The problem of the non-unique factorization of algebraic integers in algebraic number fields was solved by E. Kummer, who started from a special case; he tried to solve Fermat's last theorem on the impossibility of solving the equation $x ^{p} + y ^{p} = z ^{p}$ in non-zero integers for any prime number $p > 2$ . Kummer expanded the left-hand side using $p$ -th roots of unity, and hence the problem was reduced to one about the algebraic integers of $\mathbf Q ( \zeta )$ , $\zeta$ a primitive $p$ -th root of unity. If there would be unique factorization into prime factors in $\mathbf Q ( \zeta )$ , then it would have been sufficient to prove that not all prime factors at the left-hand side occur with an exponent that is a multiple of $p$ . This was Kummer's first point of view, but Dirichlet pointed out to him that unique factorization need not hold. In order to overcome this difficulty Kummer introduced ideal numbers, thus altering the entire structure of algebraic number theory for the future. The concept of an ideal number arises from the fact that if a field $k$ does not contain prime numbers into which any algebraic integer in $k$ can be split, then there is a field $K / k$ of finite degree over $k$ in which there does exist a collection of numbers that play the role of primes for $k$ . These numbers were called ideal by Kummer (since they do not lie in the original field $k$ ). By introducing ideal numbers the theorem on unique factorization in $k$ holds. Two numbers in a field that differ by a unit (so-called associated numbers) have one and the same ideal factors. (Note that ideal numbers are defined relative to the original field $k$ ; for another field $k ^ \prime$ one must construct an extension $K ^ \prime / k ^ \prime$ (of possibly different degree over $k ^ \prime$ ) in which all ideal numbers of $k ^ \prime$ are contained.)

Kummer also introduced the concept of the ideal class number of a field $k$ . Two ideal numbers are said to belong to the same class if their quotient belongs to $k$ . The number of classes thus obtained is called the ideal class number of $k$ . He obtained the following important result: The class number $h$ of $k$ is finite, and the classes form an Abelian group under multiplication. Thus, any ideal number can be regarded as the $h$ -th root of some element of the original field $k$ . The class number can be explicitly described in terms of other field constants (the regulator, the discriminant and the degree of the field).

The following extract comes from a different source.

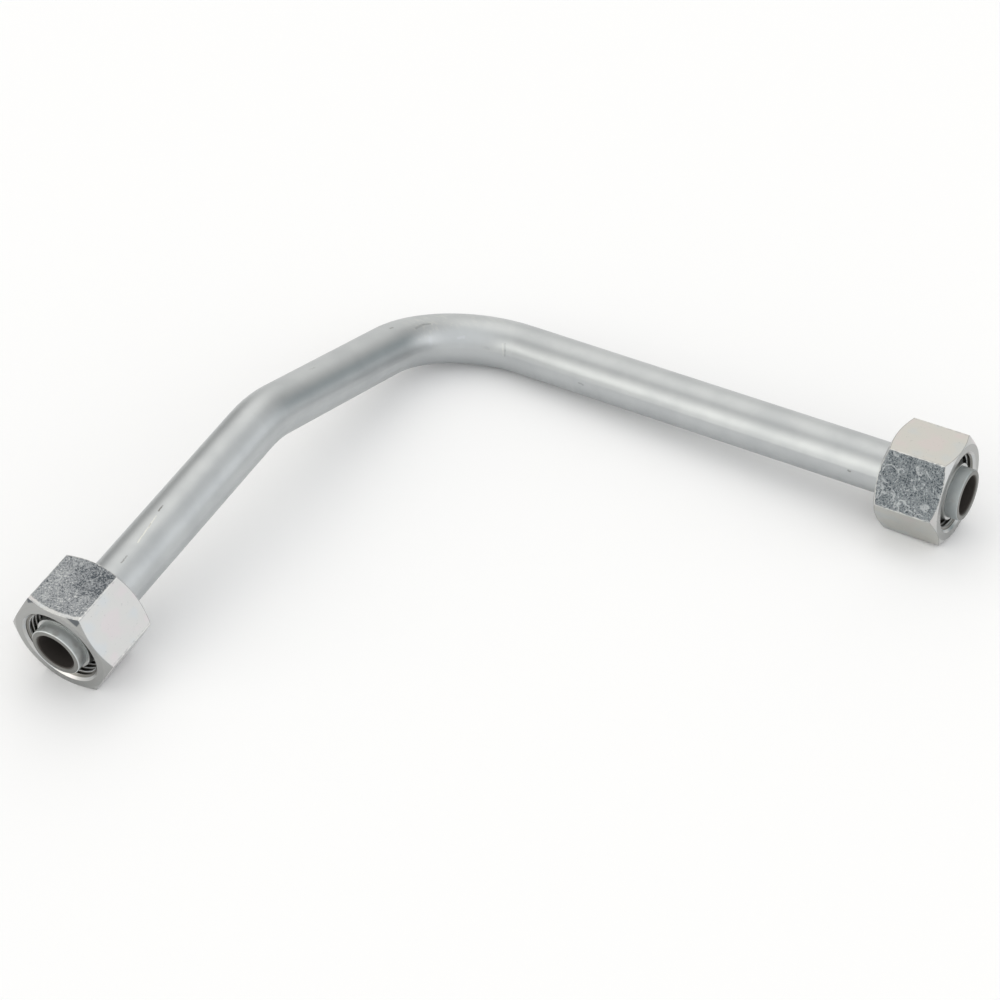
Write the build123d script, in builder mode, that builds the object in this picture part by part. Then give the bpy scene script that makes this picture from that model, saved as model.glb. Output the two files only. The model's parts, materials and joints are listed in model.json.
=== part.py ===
from build123d import *
import math
import os

# Rigid hydraulic line: a steel tube with two bends that lie in different planes, and a loose
# union nut and a pressed-on cutting ring at each end. All lengths are in millimetres.

# Tube
tube_diameter = 16.0
tube_wall = 2.0
short_leg = 102.0
middle_run = 99.2
long_leg = 185.4
first_turn = 22.8
second_turn = 90.0
bend_twist = 90.0
first_radius = 32.0
second_radius = 32.0
outer_deburr = 0.3
inner_deburr = 0.5

# Cutting ring, its slim nose towards the tube end; its walls are heights above the tube
ring_setback = 3.9
ring_nose_wall = 0.8
ring_cone_angle = 12.0
ring_collar_wall = 2.4
ring_collar_length = 1.4
ring_back_wall = 0.9
bite_depth = 0.25
bite_width = 0.9

# Union nut, with its plain bore at the back and its thread towards the tube end
nut_length = 20.5
nut_wall = 3.0
nut_corner_cut = 2.4
nut_chamfer_angle = 30.0
thread_room = 1.6
thread_mouth_chamfer = 0.7
shoulder_angle = 45.0
rear_land = 4.0
rear_deburr = 0.5

# Where each loose nut lies: how far it could still be drawn up to its ring, and how it is turned
short_nut_play = 3.6
short_nut_turn = -3.3
long_nut_play = 4.7
long_nut_turn = -15.4

# Clearances
ring_clearance = 0.03
bite_clearance = 0.04
nut_bore_clearance = 0.25

# Values that follow from the sizes above; the ring's places are distances from the tube end
tube_radius = tube_diameter / 2
bore_radius = tube_radius - tube_wall
shoulder_slope = math.tan(math.radians(shoulder_angle))
ring_nose = tube_radius + ring_nose_wall
ring_collar = tube_radius + ring_collar_wall
ring_back = tube_radius + ring_back_wall
cone_end = ring_setback + (ring_collar - ring_nose) / math.tan(math.radians(ring_cone_angle))
collar_end = cone_end + ring_collar_length
ring_end = collar_end + (ring_collar - ring_back) / shoulder_slope
thread_root = ring_collar + thread_room
nut_corner = (thread_root + nut_wall) * 2 / math.sqrt(3)

# Centre line, drawn with the second bend in the XY plane and the long leg along X.
# The first bend's plane is turned from the second's about the middle run, by the twist.
second_normal = Vector(0, 0, 1)
middle_direction = Vector(1, 0, 0).rotate(Axis.Z, second_turn)
middle_axis = Axis((0, 0, 0), middle_direction)
first_normal = second_normal.rotate(middle_axis, bend_twist)
short_direction = middle_direction.rotate(Axis((0, 0, 0), first_normal), first_turn)
second_corner = Vector(0, 0, 0)
long_tip = second_corner + Vector(long_leg, 0, 0)
first_corner = second_corner - middle_direction * middle_run
short_tip = first_corner - short_direction * short_leg

# A plane on each tube end: Z points out of the tube, X is square to the plane of the nearest bend
short_end = Plane(short_tip, x_dir=first_normal, z_dir=-short_direction)
long_end = Plane(long_tip, x_dir=second_normal, z_dir=(1, 0, 0))


def lengthwise(end):
    """Plane through the leg's axis: X is the distance from the axis, Y points out of the tube."""
    return Plane(end.origin, x_dir=end.x_dir, z_dir=-end.y_dir)


def leg_axis(end):
    return Axis(end.origin, end.z_dir)


# Bent tube
with BuildPart() as bent_tube:
    with BuildLine() as centre_line:
        FilletPolyline(
            short_tip, first_corner, second_corner, long_tip, radius=[first_radius, second_radius]
        )
    with BuildSketch(short_end):
        Circle(tube_radius)
        Circle(bore_radius, mode=Mode.SUBTRACT)
    sweep(path=centre_line.wires()[0])
    for end in (short_end, long_end):
        end_face = bent_tube.faces().filter_by(GeomType.PLANE).sort_by_distance(end.origin)[0]
        chamfer(end_face.outer_wire().edges(), outer_deburr)
        end_face = bent_tube.faces().filter_by(GeomType.PLANE).sort_by_distance(end.origin)[0]
        chamfer(end_face.inner_wires()[0].edges(), inner_deburr)
        with BuildSketch(lengthwise(end)):
            with Locations((tube_radius, -ring_setback + bite_clearance)):
                Rectangle(
                    2 * bite_depth, bite_width + 2 * bite_clearance, align=(Align.CENTER, Align.MAX)
                )
        revolve(axis=leg_axis(end), mode=Mode.SUBTRACT)


def cutting_ring(end):
    """Ring with a slim 24 degree cone in front, a cutting lip inside it and a shoulder behind."""
    bore = tube_radius + ring_clearance
    lip = tube_radius - bite_depth + bite_clearance
    lip_end = ring_setback + bite_width
    with BuildPart() as ring:
        with BuildSketch(lengthwise(end)):
            with BuildLine():
                Polyline(
                    (lip, -ring_setback),
                    (ring_nose, -ring_setback),
                    (ring_collar, -cone_end),
                    (ring_collar, -collar_end),
                    (ring_back, -ring_end),
                    (bore, -ring_end),
                    (bore, -lip_end),
                    (lip, -lip_end),
                    close=True,
                )
            make_face()
        revolve(axis=leg_axis(end))
    return ring


def union_nut(end, play, turn):
    """Hexagon nut, open to its thread in front, with a shoulder inside that draws up the ring."""
    face = nut_corner - nut_corner_cut
    chamfer_depth = nut_corner_cut * math.tan(math.radians(nut_chamfer_angle))
    mouth = thread_root + thread_mouth_chamfer
    rear_bore = tube_radius + nut_bore_clearance
    shoulder_depth = nut_length - rear_land
    root_end = shoulder_depth - (thread_root - rear_bore) / shoulder_slope
    seat_depth = shoulder_depth - (ring_collar - rear_bore) / shoulder_slope
    face_plane = end.offset(seat_depth - collar_end - play)
    with BuildPart() as nut:
        with BuildSketch(face_plane):
            RegularPolygon(nut_corner, 6, rotation=turn)
        extrude(amount=-nut_length)
        with BuildSketch(lengthwise(face_plane)):
            with BuildLine():
                Polyline(
                    (0, 0),
                    (face, 0),
                    (nut_corner, -chamfer_depth),
                    (nut_corner, -nut_length + chamfer_depth),
                    (face, -nut_length),
                    (0, -nut_length),
                    close=True,
                )
            make_face()
        revolve(axis=leg_axis(end), mode=Mode.INTERSECT)
        with BuildSketch(lengthwise(face_plane)):
            with BuildLine():
                Polyline(
                    (0, 0),
                    (mouth, 0),
                    (thread_root, -thread_mouth_chamfer),
                    (thread_root, -root_end),
                    (rear_bore, -shoulder_depth),
                    (rear_bore, -nut_length + rear_deburr),
                    (rear_bore + rear_deburr, -nut_length),
                    (0, -nut_length),
                    close=True,
                )
            make_face()
        revolve(axis=leg_axis(end), mode=Mode.SUBTRACT)
    return nut


# Rings and nuts
short_leg_ring = cutting_ring(short_end)
long_leg_ring = cutting_ring(long_end)
short_leg_nut = union_nut(short_end, short_nut_play, short_nut_turn)
long_leg_nut = union_nut(long_end, long_nut_play, long_nut_turn)


# Lying at rest, the line touches the floor with both nuts and with the underside of its elbow
elbow_samples = 200
settling_rounds = 5


def nut_foot(nut, up):
    """Lowest corner of a nut."""
    return min((Vector(*corner) for corner in nut.part.vertices()), key=lambda point: point.dot(up))


def elbow_foot(up):
    """Lowest point of the tube's underside along the second bend."""
    bend = centre_line.edges().sort_by_distance(second_corner)[0]
    feet = []
    for sample in range(elbow_samples + 1):
        middle = bend.position_at(sample / elbow_samples)
        along = bend.tangent_at(sample / elbow_samples)
        square_up = (up - along * up.dot(along)).normalized()
        feet.append(middle - square_up * tube_radius)
    return min(feet, key=lambda point: point.dot(up))


up = Vector(0, 0, 1)
for _ in range(settling_rounds):
    middle_foot = elbow_foot(up)
    short_foot = nut_foot(short_leg_nut, up)
    long_foot = nut_foot(long_leg_nut, up)
    up = (short_foot - middle_foot).cross(long_foot - middle_foot).normalized()

level_long_leg = Vector(1, 0, 0) - up * up.X
floor = Plane(middle_foot, x_dir=level_long_leg, z_dir=up)
onto_floor = floor.location.inverse()

pieces = {
    "bent_tube": bent_tube,
    "short_leg_ring": short_leg_ring,
    "long_leg_ring": long_leg_ring,
    "short_leg_nut": short_leg_nut,
    "long_leg_nut": long_leg_nut,
}
for piece in pieces.values():
    piece.part.move(onto_floor)

# The origin is on the floor, under the middle of the whole line
box = Compound([piece.part for piece in pieces.values()]).bounding_box()
to_origin = Location((-box.center().X, -box.center().Y, -box.min.Z))

os.makedirs("parts", exist_ok=True)
for name, piece in pieces.items():
    piece.part.move(to_origin)
    piece.part.label = name
    export_step(piece.part, f"parts/{name}.step")

for name, end in (("short end", short_end), ("long end", long_end)):
    placed = to_origin * onto_floor * end.location
    print(name, "at", placed.position, "pointing", Plane(placed).z_dir)
for name, corner in (("first corner", first_corner), ("second corner", second_corner)):
    print(name, "at", (to_origin * onto_floor * Location(corner)).position)
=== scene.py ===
import json
import math

import bmesh
import bpy
from mathutils import Matrix, Vector


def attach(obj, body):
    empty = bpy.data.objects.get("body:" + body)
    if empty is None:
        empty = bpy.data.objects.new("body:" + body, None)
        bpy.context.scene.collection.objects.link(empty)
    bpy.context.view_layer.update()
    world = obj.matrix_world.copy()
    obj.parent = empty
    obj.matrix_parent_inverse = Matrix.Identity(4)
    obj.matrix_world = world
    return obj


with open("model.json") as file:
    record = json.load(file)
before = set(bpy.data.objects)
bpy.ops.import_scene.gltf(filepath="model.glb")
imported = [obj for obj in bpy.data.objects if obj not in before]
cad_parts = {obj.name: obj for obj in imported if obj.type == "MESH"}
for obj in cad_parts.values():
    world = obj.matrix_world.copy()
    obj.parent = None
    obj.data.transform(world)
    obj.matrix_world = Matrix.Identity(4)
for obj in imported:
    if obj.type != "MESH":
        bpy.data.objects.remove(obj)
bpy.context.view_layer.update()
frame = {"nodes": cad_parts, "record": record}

MM = 0.001
nodes = frame["nodes"]
mounts = {mount["name"]: mount for mount in frame["record"]["mounts"]}

# The same sizes as in the part's source, in millimetres; those across the nut are distances from its axis
NUT_LENGTH = 20.5
NUT_FLAT = 15.0
NUT_CORNER = 17.32
NUT_FACE = 14.92
CHAMFER_SLOPE = 0.577
THREAD_ROOT = 12.0
THREAD_CREST = 11.19
THREAD_PITCH = 1.5
THREAD_MOUTH = 12.7
THREAD_DEPTH = 12.3
BORE_RADIUS = 6.0
BORE_DEBURR = 0.5
MOUNT_DEPTH = 2.0
SHORT_LEG = 102.0
LONG_LEG = 185.4
NUT_TURN = {"short_leg": -3.3, "long_leg": -15.4}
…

Subsequently, the concept of an ideal number was replaced by that of an ideal, equivalent to it, which can be described in terms of the field $k$ itself. Already in the 1950s the concept of an ideal was generalized to the more comprehensive concept of a divisor. Therefore, the modern theory of Kummer may be stated in terms of divisors. For algebraic number fields, however, the concepts of a divisor and an ideal coincide, and such fields only will be considered in the sequel. The concept of an ideal is related to that of non-associated numbers, which helps in understanding the deep connections between Kummer's theory and Dirichlet's theory of units. Although Kummer did not succeed in solving Fermat's problem, his ideas extended far beyond this problem and the concept of an ideal has now become fundamental in many branches of mathematics.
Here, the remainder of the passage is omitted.